By Stephen DravisiBerkshires Staff
WILLIAMSTOWN, Mass. — The Planning Board on Tuesday agreed in principle to most of the waivers sought by Northern Berkshire Habitat for Humanity to build five homes on a Summer Street parcel.
 
But the planners strongly encouraged the non-profit to continue discussions with neighbors to the would-be subdivision to resolve those residents' concerns about the plan.
 
The developer and the landowner, the town's Affordable Housing Trust, were before the board for the second time seeking an OK for the preliminary subdivision plan.
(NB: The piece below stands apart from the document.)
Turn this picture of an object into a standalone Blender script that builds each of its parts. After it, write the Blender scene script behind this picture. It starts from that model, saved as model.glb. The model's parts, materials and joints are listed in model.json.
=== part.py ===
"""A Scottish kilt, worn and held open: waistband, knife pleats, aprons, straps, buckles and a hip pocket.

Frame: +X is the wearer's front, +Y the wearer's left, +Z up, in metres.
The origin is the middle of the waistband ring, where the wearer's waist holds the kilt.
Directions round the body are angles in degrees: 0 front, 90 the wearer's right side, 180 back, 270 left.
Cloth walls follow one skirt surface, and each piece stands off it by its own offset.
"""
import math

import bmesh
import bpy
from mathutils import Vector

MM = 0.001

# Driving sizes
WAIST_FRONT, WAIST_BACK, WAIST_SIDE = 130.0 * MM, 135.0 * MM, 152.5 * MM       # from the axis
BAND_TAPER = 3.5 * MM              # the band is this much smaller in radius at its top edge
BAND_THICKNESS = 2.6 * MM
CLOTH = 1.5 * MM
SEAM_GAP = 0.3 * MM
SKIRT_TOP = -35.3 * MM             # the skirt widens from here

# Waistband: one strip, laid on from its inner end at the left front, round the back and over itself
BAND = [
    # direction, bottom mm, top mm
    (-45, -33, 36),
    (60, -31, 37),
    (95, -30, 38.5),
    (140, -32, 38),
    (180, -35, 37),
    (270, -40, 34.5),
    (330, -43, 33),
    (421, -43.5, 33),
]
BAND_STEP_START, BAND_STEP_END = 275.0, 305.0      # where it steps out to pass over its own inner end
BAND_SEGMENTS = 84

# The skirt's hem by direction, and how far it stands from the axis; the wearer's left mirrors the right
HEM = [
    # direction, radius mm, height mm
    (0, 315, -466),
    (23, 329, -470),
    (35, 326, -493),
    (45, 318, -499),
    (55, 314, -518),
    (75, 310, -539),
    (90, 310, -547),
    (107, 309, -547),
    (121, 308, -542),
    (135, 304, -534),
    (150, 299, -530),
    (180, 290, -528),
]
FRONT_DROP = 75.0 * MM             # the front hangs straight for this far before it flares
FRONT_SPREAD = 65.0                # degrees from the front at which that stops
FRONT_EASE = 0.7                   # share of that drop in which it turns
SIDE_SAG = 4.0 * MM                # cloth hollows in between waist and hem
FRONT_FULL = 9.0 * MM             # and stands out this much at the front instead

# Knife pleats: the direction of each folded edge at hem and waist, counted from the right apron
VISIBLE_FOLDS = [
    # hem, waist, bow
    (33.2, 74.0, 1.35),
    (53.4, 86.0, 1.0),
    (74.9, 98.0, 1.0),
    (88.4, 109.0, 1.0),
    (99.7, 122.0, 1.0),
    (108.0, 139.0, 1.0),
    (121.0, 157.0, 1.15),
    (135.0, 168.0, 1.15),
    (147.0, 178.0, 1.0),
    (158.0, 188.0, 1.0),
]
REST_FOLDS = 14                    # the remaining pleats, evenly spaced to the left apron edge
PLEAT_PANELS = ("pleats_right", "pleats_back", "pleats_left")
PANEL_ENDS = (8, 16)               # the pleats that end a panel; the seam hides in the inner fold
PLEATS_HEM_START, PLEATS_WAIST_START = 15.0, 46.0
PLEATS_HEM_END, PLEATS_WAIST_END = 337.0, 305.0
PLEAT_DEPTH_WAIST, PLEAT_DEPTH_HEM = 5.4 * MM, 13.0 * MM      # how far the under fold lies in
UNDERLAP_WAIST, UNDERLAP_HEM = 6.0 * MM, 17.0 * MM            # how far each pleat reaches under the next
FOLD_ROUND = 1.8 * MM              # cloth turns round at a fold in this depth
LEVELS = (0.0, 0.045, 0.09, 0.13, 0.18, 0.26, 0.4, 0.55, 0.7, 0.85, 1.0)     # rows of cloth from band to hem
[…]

The goal of the preliminary approval process is to allow developers to have a dialogue with the board and stakeholders to identify issues that may come up if and when NBHFH brings a formal subdivision proposal back to the Planning Board.
 
Habitat has identified 11 potential waivers from the town's subdivision bylaw that it would need to build five single-family homes and a short access road from Summer Street to the new quarter-acre lots on the 1.75-acre lot the trust purchased in 2015.
 
Most of the waivers were received positively by the planners in a series of non-binding votes.
 
One, a request for relief from the requirement for granite or concrete monuments at street intersections, was rejected outright on the advice of the town's public works directors.
 
Another, a request to use open drainage to manage stormwater, received what amounted to a conditional approval by the board. The planners noted DPW Director Craig Clough's comment that while open drainage, per se, is not an issue for his department, he advised that said rain gardens not be included in the right of way, which would transfer ownership and maintenance of said gardens to the town.